The James Bond movies seem to have settled into a regular pattern – a decent outing alternating with a not so decent one. I’ve been following the films since Dr No and was initially delighted with Daniel Craig’s efforts. Casino Royale delivered a much needed kick up the franchise, even if most of its chops were nicked from The Bourne Identity. Craig seemed to cleave closer to Ian Fleming’s vision of his infamous antihero and the silly gimmicks were kept to a minimum. Quantum of Solace felt like a decidedly patchy follow-up, which never really built up a head of steam. Skyfall of course, kicked things clear out of the stadium, becoming the most successful Bond film of all time, which leaves returning director Sam Mendes only one direction in which to take things. Down.
In the latest outing, Bond is (once again) looking like he’s all washed up. He’s gone out on his own in search of the orchestrator of a sinister organisation and M (Ralph Fiennes) has no option but to order him to stand down. Not that it deters him at all. With the help of Q (Ben Wishaw) and Moneypenny (Naomie Harris) he loads his gun and heads out after the bad guys. Before you can say implausible, he’s heading off to a variety of locations to hunt down whichever evil mastermind is behind the latest series of outrages. Meanwhile, the headquarters of MI6, bombed to destruction in Skyfall, have been replaced by a brand new super dooper high rise building, masterminded by C (Andrew Scott) who may as well have the word ‘dodgy’ tattooed on his forehead.

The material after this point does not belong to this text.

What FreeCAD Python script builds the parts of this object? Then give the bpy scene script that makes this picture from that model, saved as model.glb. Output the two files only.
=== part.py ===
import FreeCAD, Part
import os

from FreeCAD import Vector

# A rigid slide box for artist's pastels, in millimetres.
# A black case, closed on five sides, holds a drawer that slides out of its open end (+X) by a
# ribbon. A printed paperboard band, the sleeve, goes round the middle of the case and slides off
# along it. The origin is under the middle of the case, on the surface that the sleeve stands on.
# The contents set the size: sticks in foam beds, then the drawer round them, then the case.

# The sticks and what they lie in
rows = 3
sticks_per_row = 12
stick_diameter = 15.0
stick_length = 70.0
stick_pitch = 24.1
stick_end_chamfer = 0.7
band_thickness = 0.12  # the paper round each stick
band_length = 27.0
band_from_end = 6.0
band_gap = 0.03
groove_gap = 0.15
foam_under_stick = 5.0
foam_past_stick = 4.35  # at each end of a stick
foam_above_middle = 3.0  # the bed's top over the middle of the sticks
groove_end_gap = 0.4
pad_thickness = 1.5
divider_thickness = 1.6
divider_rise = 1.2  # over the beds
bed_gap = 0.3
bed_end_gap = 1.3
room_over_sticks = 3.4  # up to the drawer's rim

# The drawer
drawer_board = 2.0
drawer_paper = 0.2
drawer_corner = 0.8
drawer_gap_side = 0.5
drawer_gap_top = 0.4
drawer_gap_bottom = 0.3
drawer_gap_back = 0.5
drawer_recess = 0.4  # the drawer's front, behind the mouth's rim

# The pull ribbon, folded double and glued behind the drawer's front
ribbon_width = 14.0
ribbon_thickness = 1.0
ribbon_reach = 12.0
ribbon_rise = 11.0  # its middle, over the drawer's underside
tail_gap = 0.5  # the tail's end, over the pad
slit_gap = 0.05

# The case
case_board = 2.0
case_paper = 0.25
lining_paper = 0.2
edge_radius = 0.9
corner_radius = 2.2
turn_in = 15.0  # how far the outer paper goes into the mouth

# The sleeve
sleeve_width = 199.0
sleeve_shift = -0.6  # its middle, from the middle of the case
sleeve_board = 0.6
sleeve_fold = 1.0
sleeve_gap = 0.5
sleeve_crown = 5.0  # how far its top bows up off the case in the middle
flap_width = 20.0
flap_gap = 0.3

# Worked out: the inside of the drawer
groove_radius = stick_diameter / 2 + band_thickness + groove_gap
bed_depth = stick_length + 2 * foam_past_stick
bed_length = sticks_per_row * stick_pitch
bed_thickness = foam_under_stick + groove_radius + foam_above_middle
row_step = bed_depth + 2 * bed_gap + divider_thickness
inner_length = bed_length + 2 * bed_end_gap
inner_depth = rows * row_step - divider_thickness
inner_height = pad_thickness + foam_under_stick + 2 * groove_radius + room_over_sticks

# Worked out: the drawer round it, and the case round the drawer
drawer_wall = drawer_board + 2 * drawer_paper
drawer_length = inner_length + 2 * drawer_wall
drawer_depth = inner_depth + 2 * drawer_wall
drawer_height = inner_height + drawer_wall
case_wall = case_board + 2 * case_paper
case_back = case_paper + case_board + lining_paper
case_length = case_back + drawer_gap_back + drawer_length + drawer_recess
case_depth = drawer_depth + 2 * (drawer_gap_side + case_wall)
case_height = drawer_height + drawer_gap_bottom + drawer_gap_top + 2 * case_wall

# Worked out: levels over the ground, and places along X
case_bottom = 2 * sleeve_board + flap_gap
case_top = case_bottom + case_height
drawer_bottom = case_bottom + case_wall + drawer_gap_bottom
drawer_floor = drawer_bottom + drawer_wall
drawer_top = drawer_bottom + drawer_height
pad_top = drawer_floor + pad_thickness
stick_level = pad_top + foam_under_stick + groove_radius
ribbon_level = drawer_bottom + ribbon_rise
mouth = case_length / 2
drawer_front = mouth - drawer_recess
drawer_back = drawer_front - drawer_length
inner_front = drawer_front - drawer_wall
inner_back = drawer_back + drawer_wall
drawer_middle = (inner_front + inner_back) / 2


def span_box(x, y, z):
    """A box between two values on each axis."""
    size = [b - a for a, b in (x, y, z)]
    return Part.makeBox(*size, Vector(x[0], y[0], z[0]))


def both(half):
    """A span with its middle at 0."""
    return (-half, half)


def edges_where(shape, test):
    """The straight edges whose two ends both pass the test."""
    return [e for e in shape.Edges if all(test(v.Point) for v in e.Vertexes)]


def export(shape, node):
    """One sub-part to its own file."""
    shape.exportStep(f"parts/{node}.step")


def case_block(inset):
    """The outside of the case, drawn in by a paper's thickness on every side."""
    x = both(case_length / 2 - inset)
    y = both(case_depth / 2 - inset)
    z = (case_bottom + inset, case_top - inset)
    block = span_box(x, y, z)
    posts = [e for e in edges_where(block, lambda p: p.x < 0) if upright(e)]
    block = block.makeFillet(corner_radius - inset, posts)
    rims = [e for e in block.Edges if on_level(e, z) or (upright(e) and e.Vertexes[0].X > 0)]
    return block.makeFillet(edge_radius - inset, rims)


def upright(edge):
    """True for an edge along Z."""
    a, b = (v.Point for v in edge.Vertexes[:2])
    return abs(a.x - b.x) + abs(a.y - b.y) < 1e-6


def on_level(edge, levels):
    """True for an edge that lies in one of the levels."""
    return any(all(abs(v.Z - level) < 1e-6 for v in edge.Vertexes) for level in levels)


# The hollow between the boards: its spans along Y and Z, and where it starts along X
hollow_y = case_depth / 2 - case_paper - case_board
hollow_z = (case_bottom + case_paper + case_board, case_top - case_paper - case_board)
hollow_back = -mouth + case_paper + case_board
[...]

The film starts promisingly with a pre-credits sequence set amidst Mexico City’s El Dia De Muerte celebrations. There’s a Touch of Evil style tracking shot, some massive explosions and a helicopter-set punch up that redefines the word ‘thrilling.’ If the rest of the film was up to this standard, it would be a wonderful thing indeed. Instead, after Sam Smith’s forgettable theme song, (too shrill by half) we’re treated to some exposition, which, after that brilliant opening salvo, seems to move with all the urgency of molasses in winter. It takes quite a while for the film to recover – there’s a forgettable car chase, a punch up on a train that echoes Connery’s fight with Robert Shaw in From Russia With Love, a new love interest with Gallic moody monkey Lea Seydoux and a brief snogathon with Monica Bellucchi that looks like it’s crawled straight out of the sexist 60s. Things don’t really pick up much until chief villain Oberhauzer (Cristophe Waltz) puts in a belated appearance, whereupon we’re treated to a bit of torture, (always a great way to focus the attention), followed by what ought to be the finale.

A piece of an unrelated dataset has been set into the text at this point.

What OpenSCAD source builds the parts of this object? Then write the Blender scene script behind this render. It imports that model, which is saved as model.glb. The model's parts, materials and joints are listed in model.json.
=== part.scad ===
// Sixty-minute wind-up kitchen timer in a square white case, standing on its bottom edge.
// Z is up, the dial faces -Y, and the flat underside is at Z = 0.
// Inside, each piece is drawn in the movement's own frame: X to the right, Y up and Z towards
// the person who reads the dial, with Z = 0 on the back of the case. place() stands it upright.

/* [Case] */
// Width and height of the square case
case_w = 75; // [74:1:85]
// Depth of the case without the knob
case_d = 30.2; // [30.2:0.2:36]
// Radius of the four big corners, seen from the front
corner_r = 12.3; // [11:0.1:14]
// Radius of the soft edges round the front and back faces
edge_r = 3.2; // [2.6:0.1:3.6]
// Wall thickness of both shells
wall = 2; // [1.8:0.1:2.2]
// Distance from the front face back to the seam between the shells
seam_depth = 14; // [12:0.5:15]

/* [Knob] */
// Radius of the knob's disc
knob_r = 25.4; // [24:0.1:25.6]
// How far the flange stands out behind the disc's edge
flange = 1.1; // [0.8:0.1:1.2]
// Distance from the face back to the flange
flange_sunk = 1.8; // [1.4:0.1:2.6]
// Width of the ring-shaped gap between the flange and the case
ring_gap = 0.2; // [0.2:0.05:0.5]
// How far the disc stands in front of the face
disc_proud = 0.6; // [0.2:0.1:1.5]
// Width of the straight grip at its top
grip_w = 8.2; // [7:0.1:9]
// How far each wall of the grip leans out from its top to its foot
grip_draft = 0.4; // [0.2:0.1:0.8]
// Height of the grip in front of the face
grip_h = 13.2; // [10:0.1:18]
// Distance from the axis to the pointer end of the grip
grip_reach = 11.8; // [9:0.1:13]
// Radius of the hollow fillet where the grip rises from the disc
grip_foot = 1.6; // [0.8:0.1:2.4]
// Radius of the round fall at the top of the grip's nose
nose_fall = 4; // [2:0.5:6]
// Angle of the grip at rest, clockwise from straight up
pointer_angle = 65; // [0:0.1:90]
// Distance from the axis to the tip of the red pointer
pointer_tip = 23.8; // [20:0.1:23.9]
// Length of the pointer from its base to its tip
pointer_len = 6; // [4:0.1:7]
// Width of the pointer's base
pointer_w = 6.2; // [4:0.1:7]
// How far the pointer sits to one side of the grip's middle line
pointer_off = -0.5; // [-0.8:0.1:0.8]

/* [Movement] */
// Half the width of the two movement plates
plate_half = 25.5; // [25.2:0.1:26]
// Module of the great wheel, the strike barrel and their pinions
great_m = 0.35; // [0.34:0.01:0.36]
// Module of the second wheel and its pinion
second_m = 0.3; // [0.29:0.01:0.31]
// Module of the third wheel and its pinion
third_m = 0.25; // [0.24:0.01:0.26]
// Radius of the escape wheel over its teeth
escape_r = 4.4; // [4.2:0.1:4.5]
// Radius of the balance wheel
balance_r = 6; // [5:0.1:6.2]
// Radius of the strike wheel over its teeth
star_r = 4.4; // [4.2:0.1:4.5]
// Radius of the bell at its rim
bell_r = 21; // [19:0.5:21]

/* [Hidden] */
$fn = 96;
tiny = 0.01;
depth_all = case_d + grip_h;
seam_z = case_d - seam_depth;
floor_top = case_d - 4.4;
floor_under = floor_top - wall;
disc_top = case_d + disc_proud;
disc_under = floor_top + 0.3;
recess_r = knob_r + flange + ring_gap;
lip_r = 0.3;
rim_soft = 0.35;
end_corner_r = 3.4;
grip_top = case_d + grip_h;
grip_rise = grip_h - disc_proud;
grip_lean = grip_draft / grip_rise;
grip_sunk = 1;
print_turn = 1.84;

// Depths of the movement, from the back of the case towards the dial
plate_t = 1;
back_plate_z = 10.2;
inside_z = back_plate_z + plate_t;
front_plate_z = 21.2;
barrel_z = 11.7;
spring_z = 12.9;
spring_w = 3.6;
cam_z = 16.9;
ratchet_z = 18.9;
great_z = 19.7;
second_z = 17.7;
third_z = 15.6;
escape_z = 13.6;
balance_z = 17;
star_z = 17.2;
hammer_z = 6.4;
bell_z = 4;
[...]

Except that it’s not. There’s another finale, which though decently executed feels like a sequence too far (and judging by the legions of audience members paying a visit to the loo, we weren’t the only ones who felt this way). SPECTRE is decent entertainment and it’s savvy enough to reference many of the earlier movies, but it’s not strong enough to take its place with the best examples of the series. Some tightening up would have helped it hit all the right targets, but as it stands, this falls into the usual pattern. ‘Bond will return’ promises a credit, but will he be Daniel Craig? Watch this space.